My sleep deprived mummy brain connected the dots.

In short, the objection is in the contradiction between BP sponsoring an exhibition on Assyria, and its role in modern day Iraq, namely its implicit role in the ongoing destruction of Iraq post-2003 when it gained access to Iraq’s oil fields.

This also stands beside BP’s destructive forces, not only in Iraq, but environmentally on a global scale

BP and corporate sponsorship aside for a moment, and back my erased tweet and moral conundrum.

Provenance is one issue often linked to discussions on The British Museum holding world heritage artefacts. I’d personally choose to separate these two.

Regardless how the Assyrian palace gates made their way to their current location, they have arguably been in better hands than their place of origin. I wouldn’t go into spine curdling examples of various destructive forces that prevailed over Iraq’s fragile remnants of the past; from collateral damage to ISIS.

I know, from my time working there, objects are no longer acquired without rigorous inquiries into their provenance This does not make-up from past objects being, for lack of a more suitable word, looted from their original homes. Still, I choose to focus on a more recent past, where these objects have, for better and for worse, been kept safe, taken care of, exhibited to the public for free, studied by experts from across the world…

If Iraq was a peaceful country, with a thriving national museum, world renowned experts in their field, a budding tourist industry, where many from across the globe trotter over to marvel at these ancient wonders, then I would reconsider my current position. Sadly, this isn’t the case. For now, some of our most precious artefacts are kept safe inside foreign cages.

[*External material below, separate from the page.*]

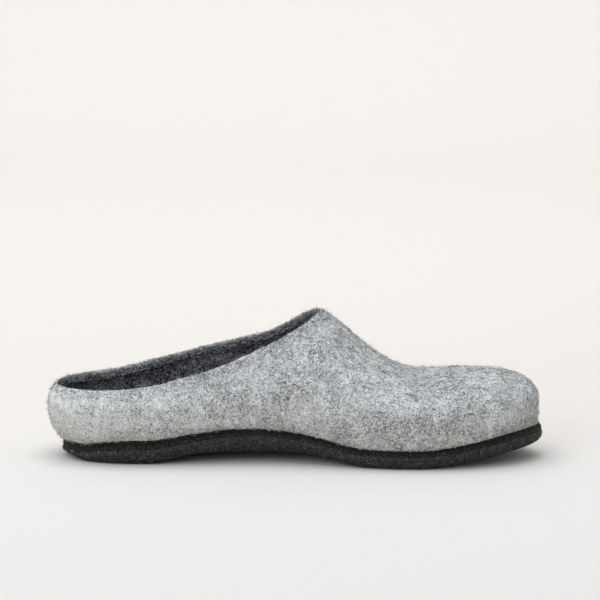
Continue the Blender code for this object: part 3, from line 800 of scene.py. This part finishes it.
class Tree:
    """A material's nodes, made one call a node."""

    def __init__(self, name):
        self.material = bpy.data.materials.new(name)
        self.material.use_nodes = True
        self.tree = self.material.node_tree
        self.shader = self.tree.nodes["Principled BSDF"]

    def node(self, kind, settings=None, **inputs):
        """A node with its settings, and its inputs by name (spaces as underscores) or by number."""
        made = self.tree.nodes.new("ShaderNode" + kind)
        for key, value in (settings or {}).items():
            setattr(made, key, value)
        for key, value in inputs.items():
            where = int(key[1:]) if key[1:].isdigit() else key.replace("_", " ")
            self.feed(made.inputs[where], value)
        return made

    def surface(self, **inputs):
        """Inputs of the material's own shader, by name with spaces as underscores."""
        for name, value in inputs.items():
            self.feed(self.shader.inputs[name.replace("_", " ")], value)

    def feed(self, socket, value):
        """A value or another node's output, into a socket."""
        if isinstance(value, bpy.types.NodeSocket):
            self.tree.links.new(value, socket)
        else:
            socket.default_value = value

    def math(self, operation, first, second=0.0, clamp=False):
        """A Math node's result."""
        settings = {"operation": operation, "use_clamp": clamp}
        return self.node("Math", settings, i0=first, i1=second).outputs[0]

    def noise(self, where, scale, detail=2.0, roughness=0.5):
        """A noise texture's value."""
        made = self.node("TexNoise", None, Vector=where, Scale=scale, Detail=detail, Roughness=roughness)
        return made.outputs["Fac"]

    def span(self, value, low, high, to_low=0.0, to_high=1.0):
        """A value carried from one range to another, held at its ends."""
        made = self.node("MapRange", {"clamp": True}, i0=value, i1=low, i2=high, i3=to_low, i4=to_high)
        return made.outputs[0]

    def blend(self, share, first, second):
        """Two colours mixed by a share."""
        first, second = ((*c, 1.0) if isinstance(c, tuple) else c for c in (first, second))
        return self.node("Mix", {"data_type": "RGBA"}, i0=share, i6=first, i7=second).outputs[2]

    def hairs(self, where, scale, lines, width):
        """Thin curly lines: the contours of a noise."""
        steps = self.math("MULTIPLY", self.noise(where, scale, 1.5, 0.45), lines)
        off = self.math("ABSOLUTE", self.math("SUBTRACT", self.math("FRACT", steps), 0.5))
        return self.span(off, 0.0, width, 1.0, 0.0)

    def attribute(self, name):
        """A value kept on the mesh's points."""
        return self.node("Attribute", {"attribute_name": name}).outputs["Fac"]

    def place(self, offset=(0.0, 0.0, 0.0)):
        """The object's own coordinates, moved."""
        coordinates = self.node("TexCoord").outputs["Object"]
        return self.node("Mapping", None, Vector=coordinates, Location=offset).outputs[0]

    def sway(self, value, half_range, strength):
        """A noise as a number from minus to plus its strength, about the noise's middle."""
        return self.span(value, 0.5 - half_range, 0.5 + half_range, -strength, strength)

    def add(self, first, *more):
        """The sum of numbers."""
        for value in more:
            first = self.math("ADD", first, value)
        return first


def felt_finish(tree, speckle, hair, relief, roughness, sheen):
    """The shader's own numbers and the bump of a felted surface."""
    height = tree.math("ADD", tree.math("MULTIPLY", speckle, 0.6), tree.math("MULTIPLY", hair, 0.5))
    made = tree.node("Bump", None, Strength=0.8, Distance=relief, Height=height)
    tree.surface(Normal=made.outputs[0], Roughness=roughness, Specular_IOR_Level=0.15)
    tree.surface(Sheen_Weight=sheen, Sheen_Roughness=0.6)


def upper_noises(tree):
    """The noises of the upper's felt by name, and its pale and its dark hairs."""
    where = tree.place()
    warp = tree.node("TexNoise", None, Vector=where, Scale=330.0, Detail=1.0).outputs["Color"]
    multiply_add = {"operation": "MULTIPLY_ADD"}
    shaken = tree.node("VectorMath", multiply_add, i0=warp, i1=(0.0022,) * 3, i2=where).outputs[0]
    noises = {
        "speckle": tree.noise(where, 1750.0, 2.0, 0.65),
        "tufts": tree.node("TexVoronoi", None, Vector=shaken, Scale=1500.0).outputs["Color"],
        "grain": tree.noise(shaken, 640.0, 2.0, 0.6),
        "cloud": tree.noise(where, 62.0, 3.0, 0.55),
        "patches": tree.noise(where, 170.0),
        "drift": tree.noise(tree.place((0.5, 0.2, 0.1)), 26.0),
    }
    pale_hair = tree.hairs(shaken, 150.0, 9.0, 0.16)
    dark_hair = tree.hairs(tree.place((0.31, 0.17, 0.05)), 190.0, 8.0, 0.14)
    return noises, pale_hair, dark_hair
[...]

My father has been a dedicated collector of a particular type and period of coinage. When I worked at The British Museum, he used to tell me that one day, he will leave his beloved coin collection to me. Once, he asked what I’d do with them, and without a moment’s hesitation, I happily declared I’d donate them all to the British Museum. ‘Why?!’, he gasped, ‘these would be yours, why would you donate them?’ My reply, of course, is that I believe in open public access, not private collections. He wasn’t convinced, but accepted the argument. He then asked, ‘why the British Museum? Why not a museum in Iraq?’ I gave reasons equivalent to the above. He just looked sad. Not for me or him, but I imagined, for the state of our beautiful Iraq.

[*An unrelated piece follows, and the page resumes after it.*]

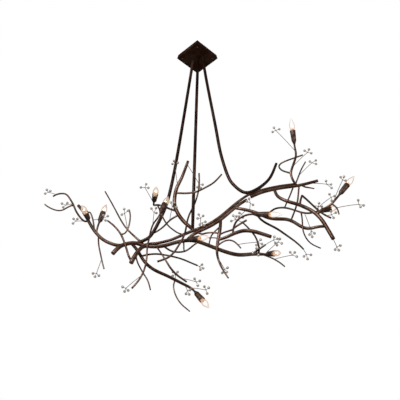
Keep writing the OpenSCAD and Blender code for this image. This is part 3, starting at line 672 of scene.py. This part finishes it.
@dataclass
class Sprigs:
    """Thin wires that fork in three, with a glass bead on each prong.

    Attributes:
        bench: Where its pieces are finished.
        ball_levels: Subdivisions of a bead.
        knot_levels: Subdivisions of the knot where a wire forks.
        wire_r: Radius of a wire.
        prong_r: Radius of a prong at its knot.
        knot_r: Radius of a knot.
        tip_r: Radius of a prong at its bead.
        bow: How high a wire bows, as a share of its length.
        reach: Points of a wire nearer than this belong together.
        sides: Sides of a wire.
        steps: Steps along a wire.
        prong_taper: Share of the radius at each step of a prong but the last.
    """

    bench: Bench
    ball_levels: int = 3
    knot_levels: int = 2
    wire_r: float = 1.7 * MM
    prong_r: float = 1.45 * MM
    knot_r: float = 2.8 * MM
    tip_r: float = 1.2 * MM
    bow: float = 0.022
    reach: float = 3.2 * MM
    sides: int = 8
    steps: int = 10
    prong_taper: Tuple[float, ...] = (1.0, 1.0, 1.0, 0.9)

    @staticmethod
    def shells(node: str) -> List[List[Vector]]:
        """Sorts the points of a CAD node into its separate solids."""
        mesh = Bench.copy_of(node)
        left = set(mesh.verts)
        found = []
        while left:
            shell = [left.pop()]
            for vert in shell:
                for edge in vert.link_edges:
                    other = edge.other_vert(vert)
                    if other in left:
                        left.discard(other)
                        shell.append(other)
            found.append([vert.co.copy() for vert in shell])
        mesh.free()
        return found

    @staticmethod
    def middle(points: Sequence[Vector]) -> Vector:
        """Returns the mean of some points."""
        return sum(points, Vector()) / len(points)

    @staticmethod
    def ball(points: Sequence[Vector]) -> Tuple[Vector, float]:
        """Returns the centre and radius of a ball's points."""
        low = Vector([min(point[k] for point in points) for k in range(3)])
        high = Vector([max(point[k] for point in points) for k in range(3)])
        return (low + high) / 2, min(high - low) / 2

    def tube(self, line: Sequence[Vector], radii: Sequence[float]) -> bmesh.types.BMesh:
        """Draws a round wire along a line of points.

        Args:
            line: The points of its middle line.
            radii: Its radius at each point.

        Returns:
            The closed wire.
        """
        mesh = bmesh.new()
        ring: List[bmesh.types.BMVert] = []
        for number, (point, radius) in enumerate(zip(line, radii)):
            ahead = line[min(number + 1, len(line) - 1)] - line[max(number - 1, 0)]
            turn = ahead.to_track_quat("Z", "Y").to_matrix().to_4x4()
            place = Matrix.Translation(point) @ turn
            fresh = bmesh.ops.create_circle(mesh, cap_ends=number in (0, len(line) - 1),
                                            segments=self.sides, radius=radius,
                                            matrix=place)["verts"]
            if ring:
                edges = {edge for vert in ring + fresh for edge in vert.link_edges
                         if edge.other_vert(vert) in (ring if vert in ring else fresh)}
                bmesh.ops.bridge_loops(mesh, edges=list(edges))
            ring = fresh
        bmesh.ops.recalc_face_normals(mesh, faces=mesh.faces)
        return mesh

    def sprig(self, points: Sequence[Vector], beads: Sequence[Vector]) -> List[bmesh.types.BMesh]:
        """Draws one sprig where the CAD node has it.

        Args:
            points: The points of its CAD solid.
            beads: The centres of its beads.

        Returns:
            Its wire, its knot and its prongs.
        """
        rest = [point for point in points
                if min((point - bead).length for bead in beads) > self.reach]
        heart = self.middle(beads)
        far = max(rest, key=lambda point: (point - heart).length)
        root = [point for point in rest if (point - far).length < 1.4 * self.reach]
        foot = self.middle(root)
        knot = self.middle([point for point in rest if (point - foot).length > 2 * self.reach])
        run = knot - foot
        lift = Vector((0, 0, run.length * self.bow))
        shares = [k / self.steps for k in range(self.steps + 1)]
        line = [foot + run * share + lift * 4 * share * (1 - share) for share in shares]
        parts = [self.tube(line, [self.wire_r] * len(line))]
        ball = bmesh.new()
        bmesh.ops.create_icosphere(ball, subdivisions=self.knot_levels, radius=self.knot_r,
                                   matrix=Matrix.Translation(knot))
        parts.append(ball)
        radii = [self.prong_r * share for share in self.prong_taper] + [self.tip_r]
        for bead in beads:
            prong = [knot + (bead - knot) * (k / 4) for k in range(len(radii))]
            parts.append(self.tube(prong, radii))
        return parts

    def build(self) -> None:
        """Makes every bead and every wire."""
        balls = [self.ball(shell) for shell in self.shells("sprig_beads")]
        glass = []
        for centre, radius in balls:
            ball = bmesh.new()
            bmesh.ops.create_icosphere(ball, subdivisions=self.ball_levels, radius=radius,
                                       matrix=Matrix.Translation(centre))
            glass.append(ball)
        self.bench.finish(self.bench.join(glass), "glass_beads", Finish.BEAD, "frame",
                          "bead_glass", ("sprig_beads",))
        wires: List[bmesh.types.BMesh] = []
        for shell in self.shells("sprig_wires"):
            beads = [centre for centre, _ in balls
                     if min((point - centre).length for point in shell) < self.reach]
            wires += self.sprig(shell, beads)
        self.bench.finish(self.bench.join(wires), "sprig_stalks", Finish.WIRE, "frame",
                          "sprig_wire", ("sprig_wires",))
        LOG.info("placed %d beads", len(balls))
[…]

He also never mentioned bequeathing his collection to me after that.

Back to BP.

Well, I don’t know. BP has been a relatively longstanding corporate sponsor of major art and historic houses in the UK. The protests have played an important role in inviting us, the public, to question how these national institutions receive funding. And I felt pride at the scale of the protests, and that Iraqis were in the news standing together (literally) with a united cause..

The hypocrisy from BP does not surprise me.

The British Museum played a significant role in publicising and helping document the many looted objects post-2003 (led by Dr John Curtis), and continues to support Iraqi experts inside Iraq. Both the latter began during my time there.

There isn’t, for me, a clear moral position here.

As an ignorant punter, I loved the exhibition. The digital features brought life and colour, literally, to these ancient reliefs. The outreach activities, packed with families during this half term week, inspired me and my toddler with its invitation to look at Assyrian cities and motifs. Again, I felt inklings of pride as my dear Iraq was being seen and discussed outside the usual contexts of war, casualties and destruction.

BP was not on my radar until my visit to Twitter.

I once refused to take a (very well paid) voiceover job promoting Nestle, because, well, it was for Nestle.

Has my moral compass become slack?

Or maybe, I’ve come to accept that you take what you can get, even when an evil giant offers you a golden egg…

***

There’s now a parallel exhibition on until early next month, at the lovely P2 Gallery space, with a familiar sounding title: I am British Petroleum, King of Exploitation, King of Injustice.